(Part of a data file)
:::::
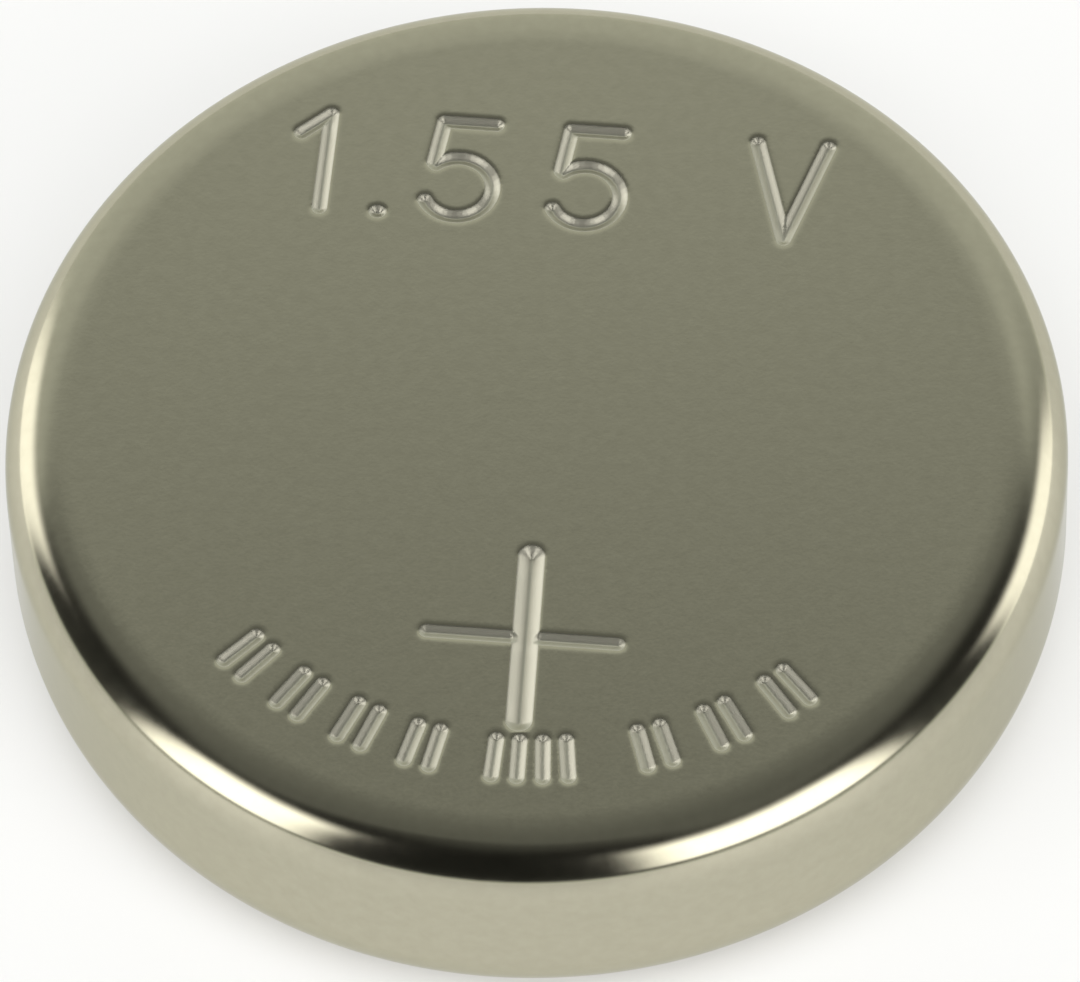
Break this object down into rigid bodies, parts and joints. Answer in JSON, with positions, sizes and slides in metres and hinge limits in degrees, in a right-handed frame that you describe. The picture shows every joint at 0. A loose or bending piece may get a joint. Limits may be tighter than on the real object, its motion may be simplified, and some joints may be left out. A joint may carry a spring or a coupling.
{
  "type": "silver oxide button cell",
  "caption": "Flat round silver oxide button cell: drawn steel can with its rim rolled in over a nylon gasket round a smaller anode cap.",
  "frame": {"origin": "centre of the anode cap's flat, the negative contact, which the cell stands on", "axes": "+Z along the cell's axis, towards the can's flat face, the positive contact"},
  "size_m": [0.0116, 0.0116, 0.003],
  "materials": {
    "can_nickel": "nickel plate, satin on the flat face and bright on the shoulder and wall",
    "gasket_nylon": "natural nylon, slightly translucent",
    "cap_nickel": "nickel outer layer, satin",
    "silver_oxide": "pressed powder, matt",
    "sleeve_steel": "nickel plate, plain",
    "barrier_film": "thin clear film, smooth",
    "pad_fibre": "non-woven fibre, matt",
    "zinc_gel": "grey powder in gel, matt"
  },
  "bodies": {
    "root": {"positive_can": "can_nickel", "sealing_gasket": "gasket_nylon", "anode_cap": "cap_nickel", "cathode_pellet": "silver_oxide", "cathode_sleeve": "sleeve_steel", "barrier_membrane": "barrier_film", "separator_pad": "pad_fibre", "zinc_anode": "zinc_gel"}
  },
  "joints": []
}
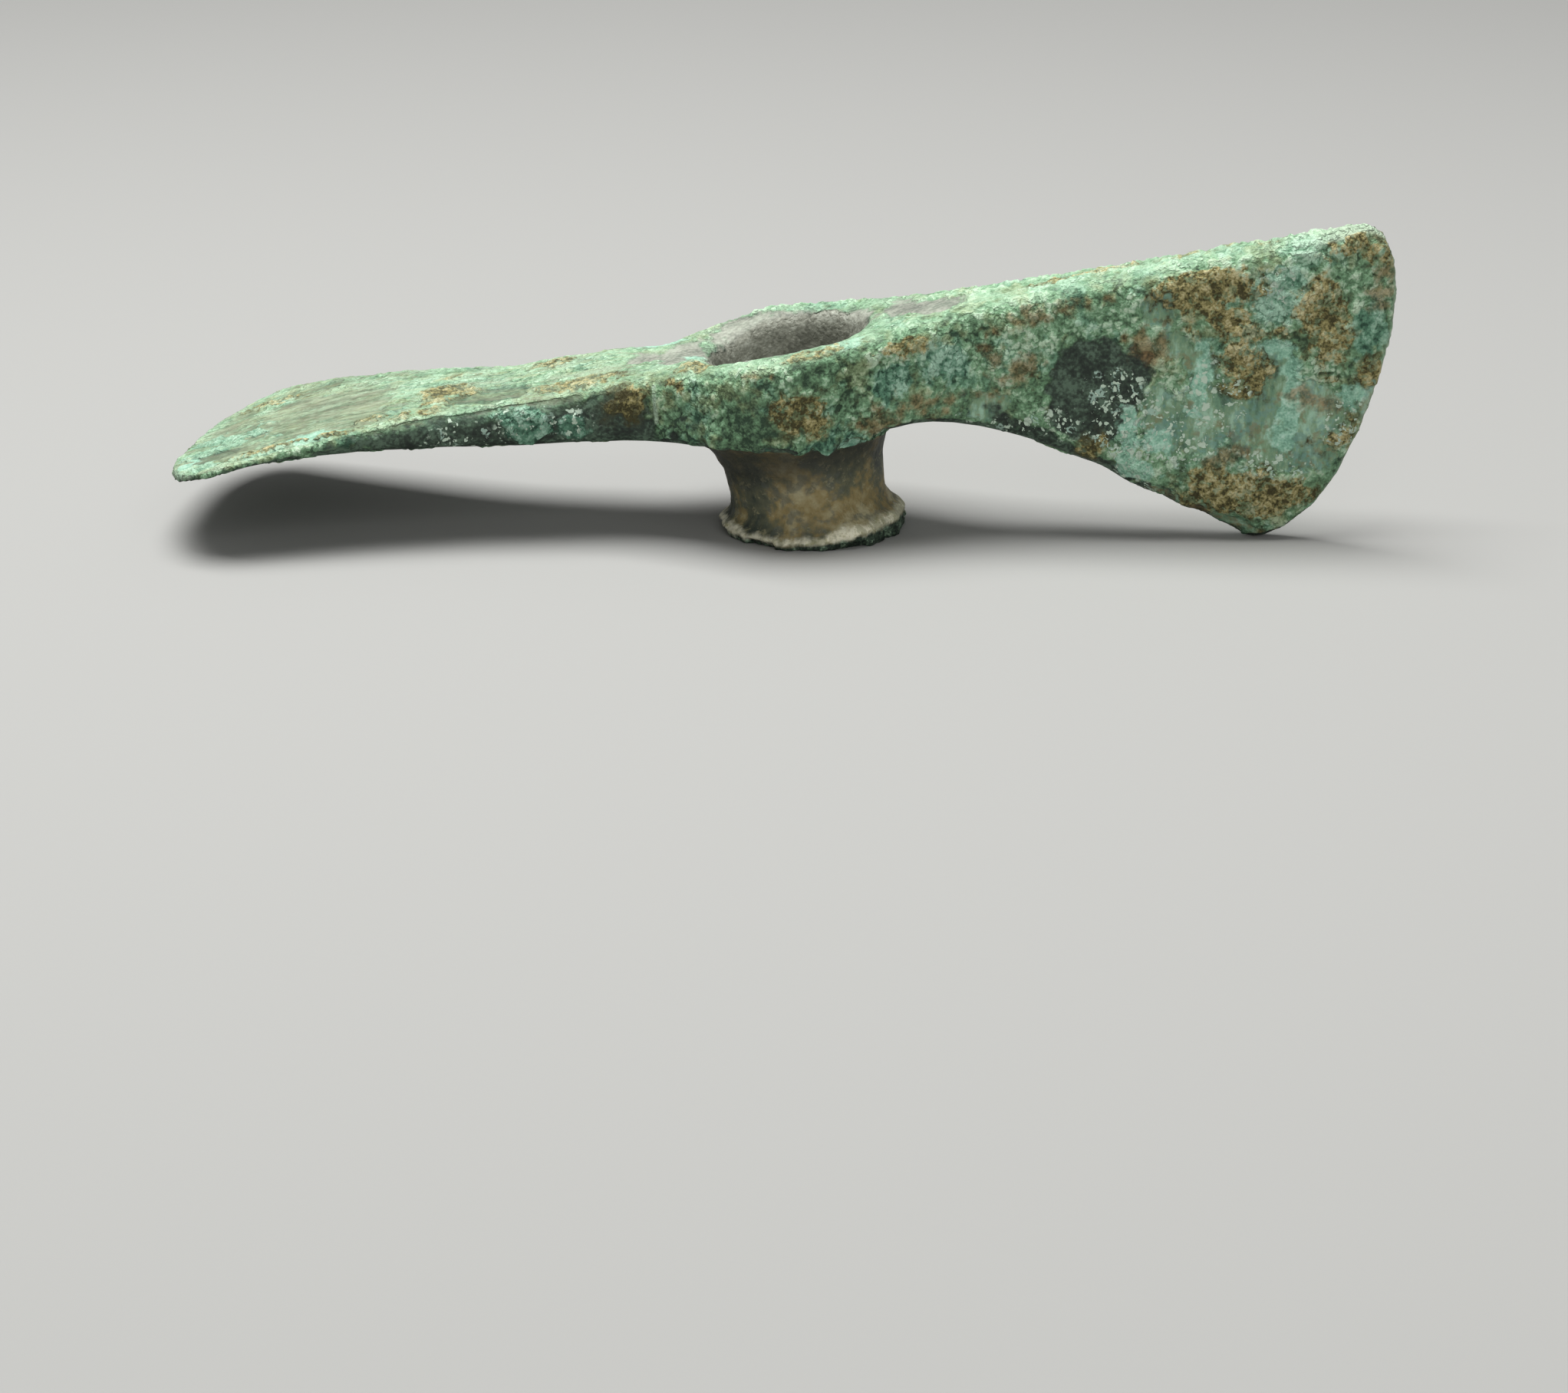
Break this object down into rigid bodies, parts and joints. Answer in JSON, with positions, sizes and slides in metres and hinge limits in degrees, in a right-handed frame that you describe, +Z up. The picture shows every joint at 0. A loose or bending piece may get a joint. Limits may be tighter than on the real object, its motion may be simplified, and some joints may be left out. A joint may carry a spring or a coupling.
{
  "type": "axe-adze head",
  "caption": "Cast bronze axe-adze head: upright axe blade and level adze blade either side of a lozenge hub with a collared haft hole.",
  "frame": {"origin": "on the floor under the middle of the head's outline, as it rests on its collar and the axe blade's lower horn", "axes": "+X towards the axe blade, -X towards the adze blade, +Z up, out of the haft hole's open mouth; the axe blade lies in the XZ plane and the adze blade spreads along Y"},
  "size_m": [0.2072, 0.0614, 0.0549],
  "materials": {
    "patinated_bronze": "crusted green corrosion with ochre soil and dark smooth patches"
  },
  "bodies": {
    "root": {"axe_adze_head": "patinated_bronze"}
  },
  "joints": []
}
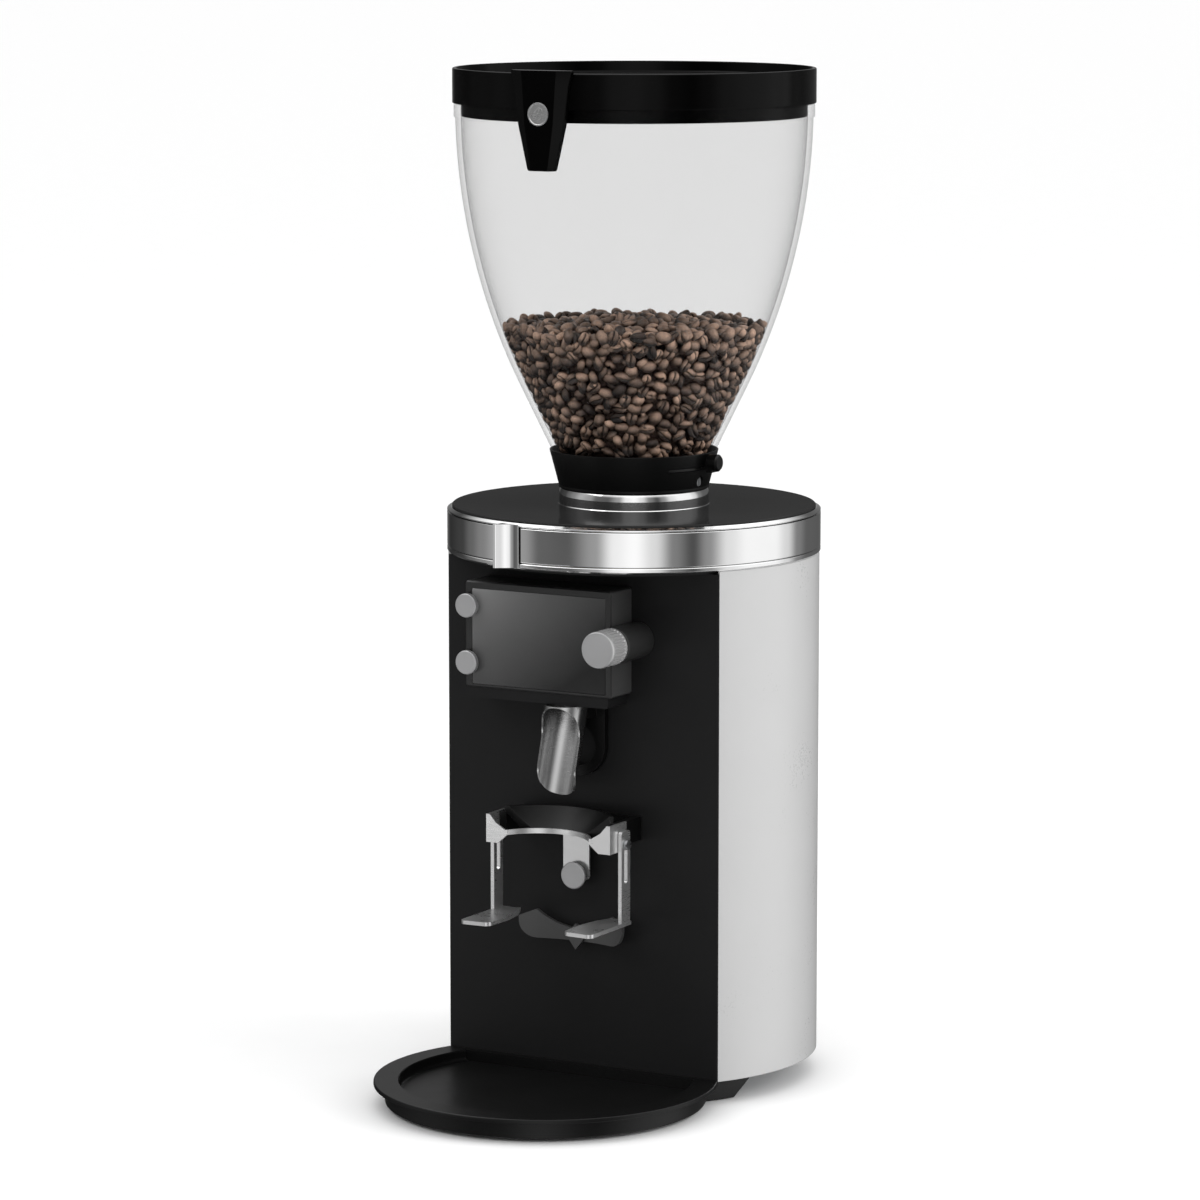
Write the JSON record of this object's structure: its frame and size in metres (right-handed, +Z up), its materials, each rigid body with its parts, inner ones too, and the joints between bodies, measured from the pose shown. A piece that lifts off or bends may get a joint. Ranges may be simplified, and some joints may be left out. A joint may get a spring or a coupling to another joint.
{
  "type": "burr coffee grinder",
  "caption": "Upright burr coffee grinder with a clear bean hopper, grind adjustment ring, display, spout, portafilter fork and grounds tray.",
  "frame": {"origin": "centre of the part's footprint box, on the floor under the feet", "axes": "+Z up the column; the display, fork and tray face -Y; +X to the right of someone facing the display"},
  "size_m": [0.24, 0.343, 0.6508],
  "materials": {
    "white_paint": "satin powder coat",
    "black_panel": "fine matt powder coat",
    "dark_plate": "satin lacquer",
    "polished_steel": "polished",
    "satin_steel": "satin",
    "knob_aluminium": "fine satin",
    "black_plastic": "fine matt",
    "gloss_black": "gloss",
    "clear_plastic": "clear moulded",
    "screen": "gloss",
    "coffee_beans": "roasted, slight sheen",
    "rubber": "matt",
    "frame_steel": "zinc plated",
    "cast_alloy": "as cast",
    "burr_steel": "ground",
    "windings": "lacquered copper",
    "brass_part": "machined",
    "board_green": "solder mask",
    "rocker_red": "gloss"
  },
  "bodies": {
    "column": {"rubber_feet": "rubber", "base_plate": "frame_steel", "chassis_frame": "frame_steel", "deck_plate": "black_panel", "front_panel": "black_panel", "rear_housing": "white_paint", "lower_trim_ring": "polished_steel", "top_bezel": "polished_steel", "top_plate": "dark_plate", "hopper_collar": "polished_steel", "motor_stator": "windings", "lower_end_bell": "cast_alloy", "upper_end_bell": "cast_alloy", "motor_bearings": "frame_steel", "grinding_chamber": "cast_alloy", "outlet_duct": "black_plastic", "display_housing": "black_plastic", "display_glass": "screen", "display_board": "board_green", "knob_boss": "black_plastic", "selector_encoder": "black_plastic", "outlet_boss": "black_plastic", "coffee_spout": "satin_steel", "coffee_funnel": "black_plastic", "holder_bracket": "satin_steel", "bracket_screws": "frame_steel", "start_switch_plate": "satin_steel", "start_microswitch": "black_plastic", "holder_cradle": "black_plastic", "control_board": "board_green", "inlet_plate": "white_paint", "power_inlet": "black_plastic"},
    "hopper": {"hopper_shell": "clear_plastic", "hopper_neck": "black_plastic", "hopper_lock_screw": "frame_steel", "bean_charge": "coffee_beans"},
    "lid": {"hopper_lid": "gloss_black", "lid_clip": "gloss_black", "lid_badge": "satin_steel"},
    "shutter": {"shutter_plate": "black_plastic", "shutter_knob": "black_plastic"},
    "grind_ring": {"adjustment_ring": "polished_steel"},
    "burr_holder": {"upper_burr_carrier": "brass_part", "upper_burr": "burr_steel", "upper_burr_screws": "frame_steel"},
    "rotor": {"drive_shaft": "frame_steel", "motor_rotor": "burr_steel", "cooling_fan": "black_plastic", "lower_burr_carrier": "cast_alloy", "lower_burr": "burr_steel", "lower_burr_screws": "frame_steel"},
    "encoder": {"encoder_shaft": "frame_steel"},
    "knob": {"selector_knob": "knob_aluminium"},
    "menu_upper": {"menu_button_upper": "knob_aluminium"},
    "menu_lower": {"menu_button_lower": "knob_aluminium"},
    "start": {"start_button": "knob_aluminium"},
    "fork_left": {"fork_arm_left": "satin_steel"},
    "fork_right": {"fork_arm_right": "satin_steel"},
    "tray": {"grounds_tray": "black_plastic"},
    "rocker": {"power_rocker": "rocker_red"}
  },
  "joints": [
    {"name": "hopper_lift", "type": "slide", "parent": "column", "child": "hopper", "axis": [0, 0, 1], "range_m": [0, 0.06]},
    {"name": "lid_lift", "type": "slide", "parent": "hopper", "child": "lid", "axis": [0, 0, 1], "range_m": [0, 0.06]},
    {"name": "shutter_slide", "type": "slide", "parent": "hopper", "child": "shutter", "axis": [1, 0, 0], "range_m": [0, 0.05]},
    {"name": "ring_turn", "type": "hinge", "parent": "column", "child": "grind_ring", "pos_m": [0, 0.05155, 0.355], "axis": [0, 0, 1], "range_deg": [-45, 45]},
    {"name": "carrier_lift", "type": "slide", "parent": "grind_ring", "child": "burr_holder", "axis": [0, 0, 1], "range_m": [-0.00019, 0.00019]},
    {"name": "rotor_spin", "type": "hinge", "parent": "column", "child": "rotor", "pos_m": [0, 0.05155, 0.2], "axis": [0, 0, 1], "continuous": true},
    {"name": "knob_push", "type": "slide", "parent": "column", "child": "encoder", "axis": [0, 1, 0], "range_m": [0, 0.001], "stiffness_N_per_m": 2500, "springref_m": -0.0004},
    {"name": "knob_turn", "type": "hinge", "parent": "encoder", "child": "knob", "pos_m": [0.0409, -0.05845, 0.2936], "axis": [0, 1, 0], "continuous": true},
    {"name": "menu_upper_push", "type": "slide", "parent": "column", "child": "menu_upper", "axis": [0, 1, 0], "range_m": [0, 0.0015], "stiffness_N_per_m": 1500, "springref_m": -0.0005},
    {"name": "menu_lower_push", "type": "slide", "parent": "column", "child": "menu_lower", "axis": [0, 1, 0], "range_m": [0, 0.0015], "stiffness_N_per_m": 1500, "springref_m": -0.0005},
    {"name": "start_push", "type": "slide", "parent": "column", "child": "start", "axis": [0, 1, 0], "range_m": [0, 0.003], "stiffness_N_per_m": 900, "springref_m": -0.001},
    {"name": "fork_left_height", "type": "slide", "parent": "column", "child": "fork_left", "axis": [0, 0, 1], "range_m": [0, 0.018]},
    {"name": "fork_right_height", "type": "slide", "parent": "column", "child": "fork_right", "axis": [0, 0, 1], "range_m": [0, 0.018]},
    {"name": "tray_pull", "type": "slide", "parent": "column", "child": "tray", "axis": [0, -1, 0], "range_m": [0, 0.12]},
    {"name": "rocker_tilt", "type": "hinge", "parent": "column", "child": "rocker", "pos_m": [0.019, 0.15655, 0.0555], "axis": [1, 0, 0], "range_deg": [0, 14]}
  ],
  "couplings": [
    {"joint": "carrier_lift", "follows": "ring_turn", "m_per_rad": 0.00023873},
    {"joint": "fork_right_height", "follows": "fork_left_height", "ratio": 1}
  ]
}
:::::
→ **REQUIREMENT**
Using the entries above, return each line in which the word "down" occurs.

→ **RESULT OF THE EXERCISE**
Break this object down into rigid bodies, parts and joints. Answer in JSON, with positions, sizes and slides in metres and hinge limits in degrees, in a right-handed frame that you describe. The picture shows every joint at 0. A loose or bending piece may get a joint. Limits may be tighter than on the real object, its motion may be simplified, and some joints may be left out. A joint may carry a spring or a coupling.
Break this object down into rigid bodies, parts and joints. Answer in JSON, with positions, sizes and slides in metres and hinge limits in degrees, in a right-handed frame that you describe, +Z up. The picture shows every joint at 0. A loose or bending piece may get a joint. Limits may be tighter than on the real object, its motion may be simplified, and some joints may be left out. A joint may carry a spring or a coupling.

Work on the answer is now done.